The exercise: Return each line of the listing that contains the string "materials".

========

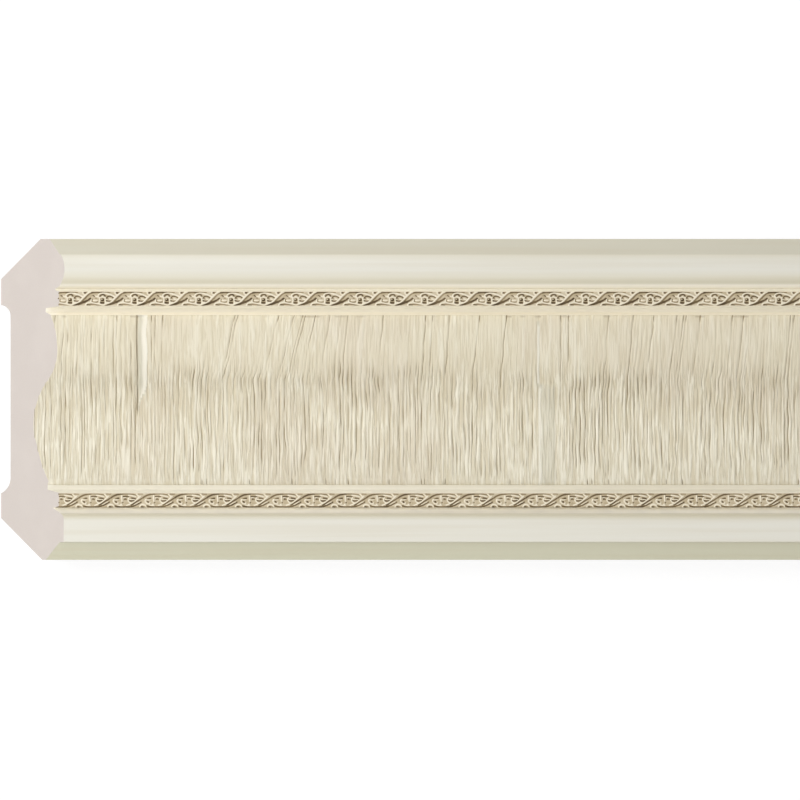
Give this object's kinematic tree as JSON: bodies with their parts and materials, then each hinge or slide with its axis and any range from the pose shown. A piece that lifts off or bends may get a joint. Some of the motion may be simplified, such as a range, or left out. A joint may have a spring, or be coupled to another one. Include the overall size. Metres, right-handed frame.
{
  "type": "cornice moulding",
  "caption": "Wide cornice moulding with a grained S-curved field between scrolled ornament bands, mitred at one end, for the corner of wall and ceiling.",
  "frame": {"origin": "under the middle of the moulding's box, level with its two back lands", "axes": "+X along the stock away from the mitred end, +Y across the face towards the ceiling edge, +Z out of the moulded face"},
  "size_m": [2, 0.1604, 0.0321],
  "materials": {
    "ivory_paint": "satin ivory paint on moulded polystyrene foam",
    "grained_field": "satin cream paint over a brushed wood grain with faint antique glaze",
    "antique_ornament": "cream paint with brown antique glaze wiped into the recesses",
    "foam_end": "bare cut foam, dull pinkish beige"
  },
  "bodies": {
    "root": {"cornice_moulding": "ivory_paint"}
  },
  "joints": []
}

========

Result:
Give this object's kinematic tree as JSON: bodies with their parts and materials, then each hinge or slide with its axis and any range from the pose shown. A piece that lifts off or bends may get a joint. Some of the motion may be simplified, such as a range, or left out. A joint may have a spring, or be coupled to another one. Include the overall size. Metres, right-handed frame.
  "materials": {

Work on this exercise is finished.